This sketch by Albert Betts shows a cottage with a small front garden squeezed between two taller houses and set back from the road. In the foreground an old man smoking a pipe emerges from the left and a horse drawing a cart waits on the right. The front garden slopes away from the street behind railings so that the cottage stands at a much lower level than its neighbours. This feature gives Albert his rather charming title for the drawing.
The cottage was on the south side of Mortlake High Street, about 100 yards west of St Mary's Church. The drawing also has some just-legible writing: the name "Barton" is visible on the house to the left of the cottage and the part word "Bas..." is decipherable on the shop front to the right with an initial which could be "C". Kelly's directory reveals that on Mortlake High Street between the residence of Mrs Charlotte Bass, who ran a china and glass warehouse, and Alfred Barton, watchmaker, was a residence occupied by Robert Storkey. The 1901 Census records that Robert Storkey was a 53-year-old brewery labourer, born in Bungay, Suffolk, who lived at 72 Mortlake High Street with his wife, Jane, aged 49 who was born in Walworth. They had two children – Maud aged 16 and George, aged 20, who was a brewery carman. The Census confirms that this is the location of the "sub-sunk" cottage because Charlotte Bass resided next door.

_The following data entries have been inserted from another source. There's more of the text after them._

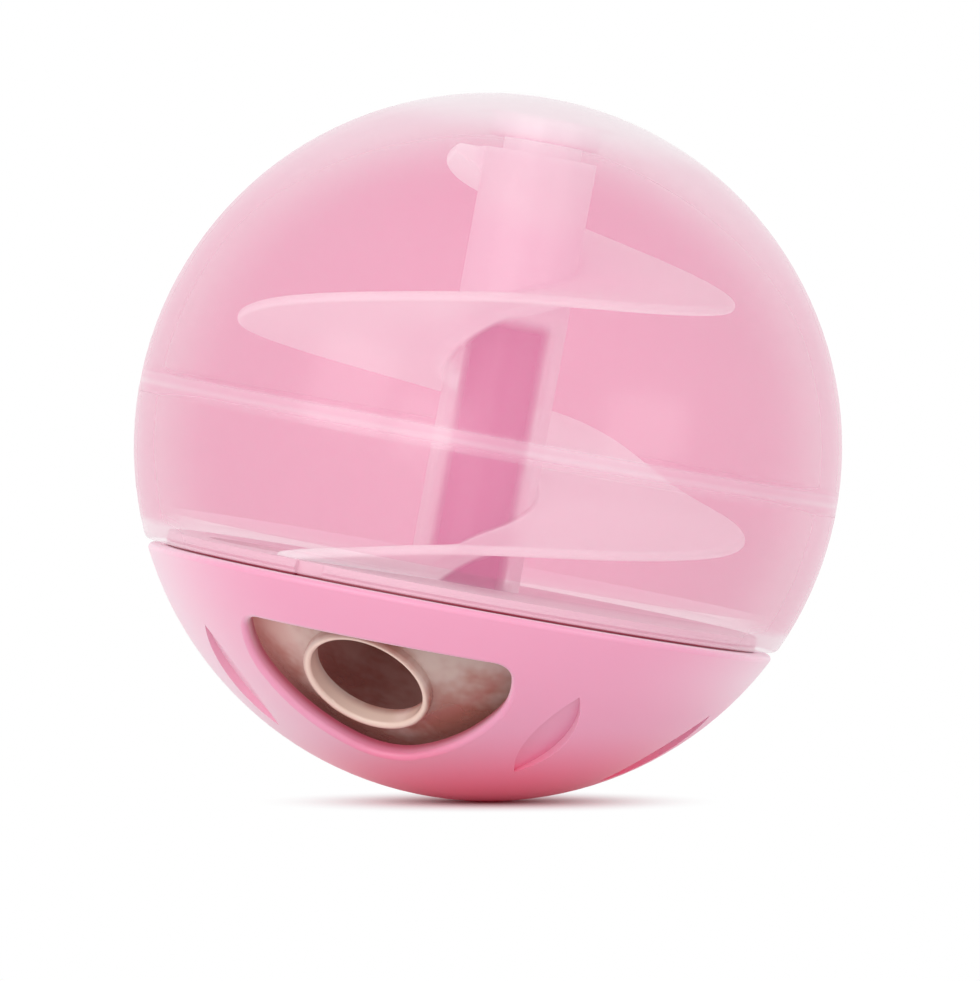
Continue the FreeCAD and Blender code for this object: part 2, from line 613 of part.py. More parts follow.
def draw_window(sketch):
    """A half moon: arcs that run into each other below, and above them a level line on the ball.

    Returns how far the outline reaches from the sketch's origin.
    """
    foot, flank, shoulder = (cell(f"window_{part}_radius") for part in ("foot", "flank", "shoulder"))
    foot_middle = Vector(0, cell("window_foot_rise"), 0)
    shoulder_middle = Vector(cell("window_shoulder_middle"), cell("window_shoulder_rise"), 0)
    between = shoulder_middle - foot_middle
    to_shoulder, to_foot = flank - shoulder, flank - foot
    share = (to_foot ** 2 - to_shoulder ** 2 + between.Length ** 2) / (2 * between.Length)
    aside = math.sqrt(to_foot ** 2 - share ** 2)
    along_line = between.normalize()
    flank_middle = foot_middle + along_line * share + Vector(-along_line.y, along_line.x, 0) * aside

    def heading(start, end):
        return math.atan2(end.y - start.y, end.x - start.x)

    low, high = heading(flank_middle, foot_middle), heading(flank_middle, shoulder_middle)
    tilt = math.radians(-cell("window_latitude"))
    level = math.sqrt(cell("ball_radius") ** 2 - cell("window_top_drop") ** 2)
    curve = level / math.sin(tilt)
    top_middle = Vector(0, level * math.sin(tilt) - cell("window_top_drop") * math.cos(tilt) - curve, 0)
    apart = top_middle.sub(shoulder_middle)
    share = (shoulder ** 2 - curve ** 2 + apart.Length ** 2) / (2 * apart.Length)
    aside = math.sqrt(shoulder ** 2 - share ** 2)
    apart.normalize()
    corner = shoulder_middle + apart * share + Vector(-apart.y, apart.x, 0) * aside
    end = heading(shoulder_middle, corner)
    turn = heading(top_middle, corner)

    arcs = [
        (foot_middle, foot, math.pi - low, low),
        (flank_middle, flank, low, high),
        (shoulder_middle, shoulder, high, end),
        (top_middle, curve, turn, math.pi - turn),
        (mirrored(shoulder_middle), shoulder, math.pi - end, math.pi - high),
        (mirrored(flank_middle), flank, math.pi - high, math.pi - low),
    ]
    for middle, radius, first, last in arcs:
        first, last = (first + 2 * math.pi) % (2 * math.pi), (last + 2 * math.pi) % (2 * math.pi)
        circle = Part.Circle(middle, Vector(0, 0, 1), radius)
        sketch.addGeometry(Part.ArcOfCircle(circle, first, last if last > first else last + 2 * math.pi), False)

    for i in (0, 1, 4, 5):
        sketch.addConstraint(Sketcher.Constraint("Tangent", i, 2, (i + 1) % 6, 1))
    for i in (2, 3):
        sketch.addConstraint(Sketcher.Constraint("Coincident", i, 2, i + 1, 1))
    for i in (0, 3):
        sketch.addConstraint(Sketcher.Constraint("PointOnObject", i, 3, -2))
    sketch.addConstraint(Sketcher.Constraint("Symmetric", 2, 3, 4, 3, -2))
    sketch.addConstraint(Sketcher.Constraint("Equal", 2, 4))
    sketch.addConstraint(Sketcher.Constraint("Equal", 1, 5))
    bind(sketch, Sketcher.Constraint("Radius", 0, foot), "window_foot_radius")
    bind(sketch, Sketcher.Constraint("Radius", 1, flank), "window_flank_radius")
    bind(sketch, Sketcher.Constraint("Radius", 2, shoulder), "window_shoulder_radius")
    bind(sketch, Sketcher.Constraint("DistanceY", 0, 3, foot_middle.y), "window_foot_rise")
    bind(sketch, Sketcher.Constraint("DistanceX", 2, 3, shoulder_middle.x), "window_shoulder_middle")
    bind(sketch, Sketcher.Constraint("DistanceY", 2, 3, shoulder_middle.y), "window_shoulder_rise")
    sketch.addConstraint(Sketcher.Constraint("Radius", 3, curve))
    sketch.addConstraint(Sketcher.Constraint("DistanceY", 3, 3, top_middle.y))
    return corner.Length


def mirrored(point):
    return Vector(-point.x, point.y, 0)


def along(stations, angle):
    """The value of a station list at a ramp angle, straight between stations and eased at each."""
    def straight(place):
        for (first, start), (last, stop) in zip(stations, stations[1:]):
            if place >= last or last == stations[-1][0]:
                return start + (stop - start) * (place - first) / (last - first)
    blend = cell("ramp_blend_angle")
    steps = range(-4, 5)
    return sum(straight(angle + blend * step / 4) for step in steps) / len(steps)


def ramp_stations():
    """Height and edge radius of the ramp at the angles where its slope changes."""
    heights = [
        (cell("ramp_start_angle"), cell("ramp_start_height")),
        (90, cell("ramp_back_height")),
        (0, cell("ramp_right_height")),
        (-90, cell("ramp_front_height")),
        (-180, cell("ramp_left_height")),
        (cell("landing_angle"), cell("landing_height")),
        (cell("chute_angle"), cell("chute_height")),
        (-360, cell("ramp_low_right_height")),
        (-450, cell("ramp_low_front_height")),
        (cell("ramp_foot_angle"), cell("ramp_foot")),
    ]
    radii = [
        (cell("ramp_start_angle"), cell("ramp_start_radius")),
        (90, cell("ramp_back_radius")),
        (0, cell("ramp_right_radius")),
        (-90, cell("ramp_front_radius")),
        (cell("ramp_full_angle"), cell("ramp_radius")),
        (cell("ramp_foot_angle"), cell("ramp_radius")),
    ]
    return heights, radii


def ramp_section(angle, height, edge):
    """The ramp's upright section at one angle, from inside the column's wall to its rounded edge."""
    thickness, root = cell("ramp_thickness"), cell("ramp_root_thickness")
    top, under = cell("ramp_top_fillet"), cell("ramp_under_fillet")
    sunk = cell("column_radius") - cell("ramp_sink")
    inside = (cell("column_radius") + cell("column_bore_radius")) / 2
    half = thickness / 2
    bend = 1 - math.sqrt(0.5)
    points = {
        "upper_inside": (inside, top),
        "upper_column": (sunk, top),
        "upper_bend": (sunk + top * bend, top * bend),
        "upper_blade": (sunk + top, 0),
        "edge_top": (edge - half, 0),
        "edge": (edge, -half),
        "edge_under": (edge - half, -thickness),
        "under_blade": (sunk + under, -root),
        "under_bend": (sunk + under * bend, -root - under * bend),
        "under_column": (sunk, -root - under),
        "under_inside": (inside, -root - under),
    }
    turn = math.radians(angle)
    at = {name: Vector(r * math.cos(turn), r * math.sin(turn), height + z) for name, (r, z) in points.items()}
    return Part.Wire([
        Part.LineSegment(at["upper_inside"], at["upper_column"]).toShape(),
        Part.Arc(at["upper_column"], at["upper_bend"], at["upper_blade"]).toShape(),
        Part.LineSegment(at["upper_blade"], at["edge_top"]).toShape(),
        Part.Arc(at["edge_top"], at["edge"], at["edge_under"]).toShape(),
        Part.LineSegment(at["edge_under"], at["under_blade"]).toShape(),
        Part.Arc(at["under_blade"], at["under_bend"], at["under_column"]).toShape(),
        Part.LineSegment(at["under_column"], at["under_inside"]).toShape(),
        Part.LineSegment(at["under_inside"], at["upper_inside"]).toShape(),
    ])


def make_blade():
    """The ramp by itself: a loft through upright sections from the nose to the foot."""
    heights, radii = ramp_stations()
    start, end = cell("ramp_start_angle"), cell("ramp_foot_angle")
    count = round((start - end) / 15)
    sections = []
    for step in range(count + 1):
        angle = start + (end - start) * step / count
        sections.append(ramp_section(angle, along(heights, angle), along(radii, angle)))
    blade = doc.addObject("Part::Feature", "RampBlade")
    blade.Shape = Part.makeLoft(sections, True, False)
    return blade


def make_spiral():
    """Column and ramp in one piece, standing on the tray and reaching up into the dome."""
    column = new_body("Column")
    sketch = new_sketch(column, "ColumnOutline", "XZ_Plane")
    outline(sketch, [
        ("column_bore_radius", "floor_top", None),
        ("column_radius", "floor_top", None),
        ("column_radius", "column_top", None),
        ("tenon_radius", "column_top", None),
        ("tenon_radius", "tenon_top", None),
        ("axis", "tenon_top", None),
        ("axis", "column_bore_top", None),
        ("column_bore_radius", "column_bore_top", None),
    ])
    post = turned(column, "ColumnPost", sketch)
    bore_end = level_circle(cell("column_bore_radius"), cell("column_bore_top"))
    hollow = rounded(column, "BoreEnd", post, bore_end, "column_bore_corner")
    tip = level_circle(cell("tenon_radius"), cell("tenon_top"))
    rounded(column, "TenonTip", hollow, tip, "tenon_chamfer", "PartDesign::Chamfer")

    blade = make_blade()
    space = doc.addObject("Part::Cylinder", "RampSpace")
    space.setExpression("Radius", "Sizes.ball_radius")
    space.setExpression("Height", "Derived.column_top - Derived.floor_top")
    space.setExpression("Placement.Base.z", ref("floor_top"))
    trimmed = doc.addObject("Part::Common", "RampTrimmed")
    trimmed.Base = blade
    trimmed.Tool = space
    spiral = doc.addObject("Part::MultiFuse", "SpiralRamp")
    spiral.Shapes = [column, trimmed]
    spiral.Refine = False
    spiral.Label = "spiral_ramp"
    doc.recompute()
    return spiral


def check(part):
    """Stop if a piece isn't one valid closed solid."""
    shape = part.Shape
    if shape.isNull() or not shape.isValid() or len(shape.Solids) != 1:
        raise RuntimeError(f"{part.Label}: solids {len(shape.Solids)}, valid {shape.isValid()}")


pieces = [make_dome(), make_belt(), make_spiral(), make_tray(), make_bowl(), make_lower_shell()]
doc.recompute()
for item in doc.Objects:
    if "Invalid" in item.State or "Error" in item.State:
        raise RuntimeError(f"{item.Label} has failed: {item.State}")

os.makedirs("parts", exist_ok=True)
for piece in pieces:
    check(piece)
    piece.Shape.exportStep(f"parts/{piece.Label}.step")
    box = piece.Shape.BoundBox
    print(f"{piece.Label}: volume {piece.Shape.Volume:.1f} mm3, z {box.ZMin:.2f} to {box.ZMax:.2f} mm")
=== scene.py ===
# %% [markdown]
# # A treat ball
#
# The real object is a hollow plastic ball, 90 mm across, that a cat rolls about. What it is filled with
# goes in under the tinted dome, slides down a pale spiral ramp, drops through the floor into a clear cup
# and leaves by a round hole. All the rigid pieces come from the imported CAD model, so this lesson is about
# what makes them look like moulded plastic: five finishes, soft light and a long lens.

import math

import bpy
from mathutils import Matrix, Vector


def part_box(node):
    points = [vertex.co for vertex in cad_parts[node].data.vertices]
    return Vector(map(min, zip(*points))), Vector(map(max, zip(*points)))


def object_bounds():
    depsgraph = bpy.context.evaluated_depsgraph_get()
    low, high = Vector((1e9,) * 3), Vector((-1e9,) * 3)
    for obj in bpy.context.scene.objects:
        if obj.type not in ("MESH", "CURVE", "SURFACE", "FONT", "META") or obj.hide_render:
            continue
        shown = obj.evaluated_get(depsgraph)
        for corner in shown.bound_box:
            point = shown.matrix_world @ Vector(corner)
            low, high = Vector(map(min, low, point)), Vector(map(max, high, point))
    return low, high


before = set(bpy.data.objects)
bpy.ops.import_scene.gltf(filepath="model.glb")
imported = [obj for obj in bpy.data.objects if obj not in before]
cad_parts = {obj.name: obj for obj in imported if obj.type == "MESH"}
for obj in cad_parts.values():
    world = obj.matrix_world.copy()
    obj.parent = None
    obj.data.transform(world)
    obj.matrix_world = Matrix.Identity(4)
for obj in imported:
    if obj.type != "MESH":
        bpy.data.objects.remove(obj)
model_low, model_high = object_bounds()
bpy.ops.object.select_all(action="DESELECT")
for name, piece in sorted(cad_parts.items()):
    print(name, len(piece.data.polygons), "triangles")

# %% [markdown]
# ## Places that the finishes follow
#
# A finish changes from place to place: it is paler at a welded joint, and deeper in a seam, where shade is
# painted into the colour. Those places are read from the model's boxes where a box gives them, and
# otherwise written down, in metres. Heights are counted from the ball's centre. Each change is eased over a
# short way, because moulded plastic has no hard borders inside.

# %% Places in the model
BALL_RADIUS = model_high.z
JOINT_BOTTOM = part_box("dome")[0].z
JOINT_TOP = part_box("belt")[1].z
BELT_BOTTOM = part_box("belt")[0].z
SHELL_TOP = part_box("lower_shell")[1].z
CUP_RADIUS = -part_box("selector_bowl")[0].z
SOCKET_BOTTOM = 0.0392
COLUMN_RADIUS = 0.00715
BORE_RADIUS = 0.0052
BORE_TOP = 0.0170
OUTLET_RADIUS = 0.0075
WINDOW_REACH = 0.0190
OUTLET_AZIMUTH = math.radians(-20.8)
OUTLET_LATITUDE = math.radians(-49.0)
LEAN = math.radians(10.4)
print("ball", round(BALL_RADIUS * 2000), "mm, joint", round((JOINT_TOP - JOINT_BOTTOM) * 1000, 2), "mm")
print("open seam", round((BELT_BOTTOM - SHELL_TOP) * 1000, 2), "mm")

# %% [markdown]
# ## Shader maths as plain expressions
#
# A material in Blender is a graph of nodes. Wiring every multiplication by hand hides the idea behind it,
# so a small class wraps a socket and lets Python's own operators add the Math nodes. Everything else,
# such as a noise or a shader, comes from one method that takes the node's type, its settings and what
# goes into its sockets.

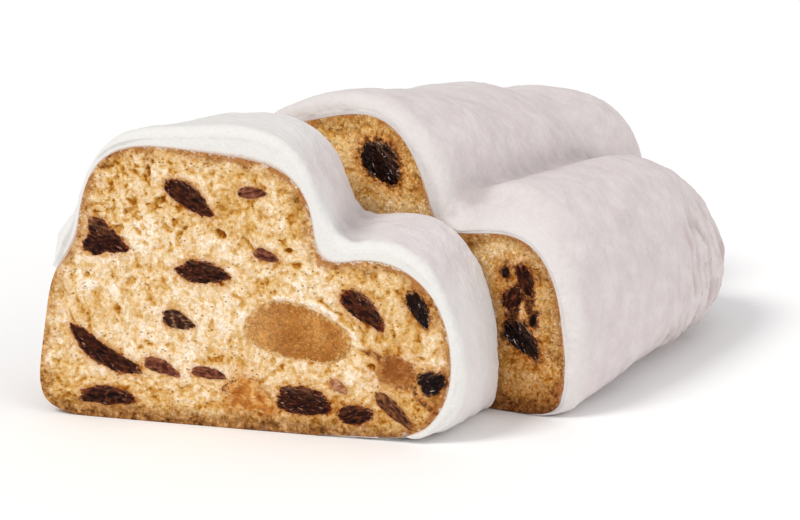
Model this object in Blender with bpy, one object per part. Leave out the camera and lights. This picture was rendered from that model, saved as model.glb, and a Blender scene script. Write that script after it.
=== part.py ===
"""Stollen, cut: one thick slice standing against the cut face of the loaf it came from.

Both pieces are bread with a thick coat of pressed powdered sugar, a rope of marzipan that
runs their whole length, and raisins and candied peel that show where the knife went.
Lengths are in millimetres until the meshes are made, then metres, with +Z up.
"""

import math

import bpy
import numpy as np

MM = 0.001

# ------------------------------------------------------------------ sizes, millimetres
# A cross-section is three blended lobes: the broad body, the tall hump and the low side
# fold. lobe = (centre x, centre z, half width, half height, squareness, tilt in degrees)
SLICE_CRUMB_FRONT = dict(
    body=(-13.0, 15.6, 41.7, 23.7, 4.8, -9.3),
    hump=(-13.7, 28.5, 32.3, 44.3, 4.1, -4.1),
    side=(33.5, 23.0, 21.4, 24.2, 2.2, 6.4),
    blend=8.5,
)
SLICE_CRUMB_BACK = dict(
    body=(-12.0, 16.0, 41.2, 25.0, 4.4, -9.3),
    hump=(-8.5, 30.0, 29.5, 40.8, 3.4, -2.5),
    side=(34.5, 22.0, 22.0, 26.6, 2.3, 6.4),
    blend=7.0,
)
SLICE_COAT_FRONT = dict(
    body=(-11.5, 19.8, 42.6, 24.9, 5.6, -9.1),
    hump=(-9.2, 30.0, 34.6, 49.2, 3.4, 5.0),
    side=(38.2, 25.7, 18.9, 26.5, 2.3, 17.4),
    blend=10.6,
)
SLICE_COAT_BACK = dict(
    body=(-12.8, 25.7, 40.5, 38.4, 3.5, -16.2),
    hump=(-3.6, 31.6, 27.6, 45.0, 2.9, 3.0),
    side=(35.0, 19.5, 25.1, 33.3, 2.5, 6.3),
    blend=5.0,
)
LOAF_CRUMB = dict(
    body=(-10.2, 17.2, 43.7, 32.4, 3.5, -13.3),
    hump=(-7.9, 34.2, 29.1, 39.4, 3.7, 15.4),
    side=(36.6, 20.9, 19.4, 26.8, 2.7, 7.0),
    blend=8.3,
)
LOAF_COAT = dict(
    body=(-12.3, 18.5, 44.9, 26.5, 3.8, -8.4),
    hump=(-13.7, 47.7, 36.9, 30.7, 2.2, 27.1),
    side=(38.9, 20.8, 21.8, 30.8, 2.1, 9.3),
    blend=6.4,
)
LOBES = ("body", "hump", "side")

SLICE_DEPTH = 32.0  # thickness of the slice, front cut to back cut
CENTRE_X = 5.0  # the floor point that a section's rays start from
BASE_ROUND = 5.0  # the rounding between the sides and the flat base
BASE_GROWS, BASE_GROWS_OVER = 11.0, 40.0  # the loaf is rounder at its foot away from the cut
LOW_RAY, HIGH_RAY = 1.5, 178.5  # the first and last ray of a section, degrees

LOAF_YAW = -13.0  # the loaf is turned a little from the slice
LOAF_PIVOT = (65.0, 31.7)  # floor point of the loaf's cut face, beside the slice's back
LOAF_BASE_X = 43.0  # that point's x in the loaf's own section

# Each lobe of the loaf ends and rounds off on its own along the length.
LOAF_END = dict(body=150.0, hump=149.0, side=120.0)
LOAF_ROUND = dict(body=62.0, hump=44.0, side=50.0)
LOAF_ROUND_POWER = dict(body=2.3, hump=2.2, side=2.1)
LAST_ROUND = 0.24  # the share of full size at which the rounded end is capped
HUMP_FALL = 0.155  # the ridge drops by this much for each millimetre along the loaf
HUMP_SWELL, HUMP_SWELL_AT, HUMP_SWELL_LEN = 3.0, 66.0, 18.0
SIDE_SWELL, SIDE_SWELL_LEN, SIDE_FALL = 8.5, 13.0, 0.085
COAT_AT_END = 5.0  # the coat's thickness over the rounded end

GAP = 0.3  # left between neighbouring pieces
COAT_GAP = 0.45  # between the crust and the coat at a cut, along a section's rays
COAT_GAP_GROWS = 0.75  # and this much more further along the loaf
COAT_THIN = 0.8  # the coat's least thickness
FOOT_GAP, FOOT_WIDE = 4.0, 24.0  # the gap is wider at the rounded foot, by this share, below this ray
RIM = 1.1  # the coat's softened edge at a cut
COAT_LEFT = 144.0  # the ray at which the coat stops on the left of the cut faces
COAT_WRAP = 70.0  # by this far along the loaf it reaches the floor there too

# The middle of the whole, which goes to the origin.
MIDDLE = (24.15, 95.62)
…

There is a further reference to the sub-sunk cottage. In John Eustace Anderson's Rambles through Mortlake, Old Waxam, the Cobbler, and his granddaughter Dora are chatting about Old Poulter the mole catcher, when the old man says "he had a brother who was also a mole catcher, who lived in an old-fashioned cottage on the south side of the High Street, which is so very low and stands back from the pathway next Woods', the clockmaker's former shop (now Barton's)".